Ahead of a national day of mourning announced for Monday, the French presidency threw open the doors of the Elysee Palace for people wanting to sign books of condolences.
"I express my admiration and tenderness for the last of the great presidents," read one tribute. "Thank you for fighting, thank you for this freedom and good spirits."
In a televised address Thursday night, President Emmanuel Macron praised "a man whom we loved as much as he loved us".
Chirac is also to be given the honour of a public memorial ceremony on Sunday as well as a mass on Monday, which will be attended by Macron and foreign dignitaries including German President Frank-Walter Steinmeier and EU Commission president Jean-Claude Juncker.

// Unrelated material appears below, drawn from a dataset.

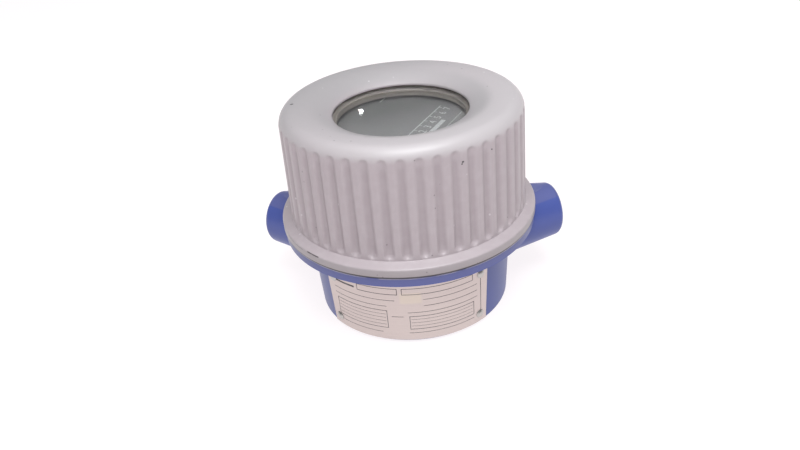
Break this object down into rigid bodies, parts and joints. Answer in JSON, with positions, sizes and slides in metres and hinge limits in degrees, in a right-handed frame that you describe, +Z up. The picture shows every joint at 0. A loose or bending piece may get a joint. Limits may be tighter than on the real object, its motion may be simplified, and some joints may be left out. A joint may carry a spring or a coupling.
{
  "type": "temperature transmitter",
  "caption": "Field temperature transmitter in a round cast housing with swept conduit hubs, a fluted screw cover with a glass window, and a terminal module inside.",
  "frame": {"origin": "centre of the housing's foot, on the surface it stands on", "axes": "+Z up along the axis of the cover's thread; -Y is the side with the data plate; +X runs towards the right hub"},
  "size_m": [0.1562, 0.1252, 0.105],
  "materials": {
    "housing_paint": "satin enamel",
    "cover_paint": "satin, fine texture",
    "plate_steel": "satin",
    "screw_steel": "plain",
    "brass": "plain",
    "bare_aluminium": "machined",
    "glass": "clear",
    "seal_rubber": "matte",
    "case_plastic": "moulded",
    "terminal_plastic": "moulded",
    "board": "solder mask",
    "capacitor_sleeve": "shrink sleeve",
    "label_print": "printed film"
  },
  "bodies": {
    "root": {"housing": "housing_paint", "data_plate": "plate_steel", "plate_drive_screws": "screw_steel", "outer_ground_clamp": "brass", "outer_ground_screw": "screw_steel", "inner_ground_clamp": "brass", "inner_ground_screw": "screw_steel", "cover_lock_screw": "screw_steel", "module_case": "case_plastic", "module_base_plate": "case_plastic", "module_screws": "screw_steel", "circuit_board": "board", "isolation_transformer": "case_plastic", "board_capacitors": "capacitor_sleeve", "board_chips": "case_plastic", "terminal_pins": "brass", "sensor_terminal_block": "terminal_plastic", "loop_terminal_block": "terminal_plastic", "terminal_clamps": "brass", "terminal_screws": "screw_steel", "label_pillars": "screw_steel", "label_plate": "bare_aluminium", "window_label": "label_print", "label_screws": "screw_steel"},
    "seal_carrier": {"cover_seal": "seal_rubber"},
    "cover_group": {"cover": "cover_paint", "window_gasket": "seal_rubber", "window_glass": "glass", "glass_retaining_ring": "bare_aluminium"}
  },
  "joints": [
    {"name": "cover_rise", "type": "slide", "parent": "root", "child": "seal_carrier", "axis": [0, 0, 1], "range_m": [0, 0.01906]},
    {"name": "cover_turn", "type": "hinge", "parent": "seal_carrier", "child": "cover_group", "pos_m": [0, 0, 0.0471], "axis": [0, 0, 1], "range_deg": [0, 2160]}
  ],
  "couplings": [
    {"joint": "cover_rise", "follows": "cover_turn", "m_per_rad": 0.00050532}
  ]
}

A minute of silence will also be observed Monday at public institutions, schools and football matches.
Schools have also been urged to dedicate class time on Monday "to evoke the former head of state's memory," with the education ministry saying it will propose potential discussion themes for teachers.
And the Quai Branly museum of indigenous art founded by Chirac, who had a deep appreciation of Asian cultures, said it would offer free admission until 11 October.
French newspapers splashed his portrait across their front pages and dedicated most of their editions to the former president's life -- French daily newspaperLe Parisien had an exhaustive 35 pages plus a 12-page special insert.
Jacques Chirac will be buried at the Montparnasse cemetery in Paris next to his daughter Laurence, who died in 2016 after a lifelong battle with anorexia.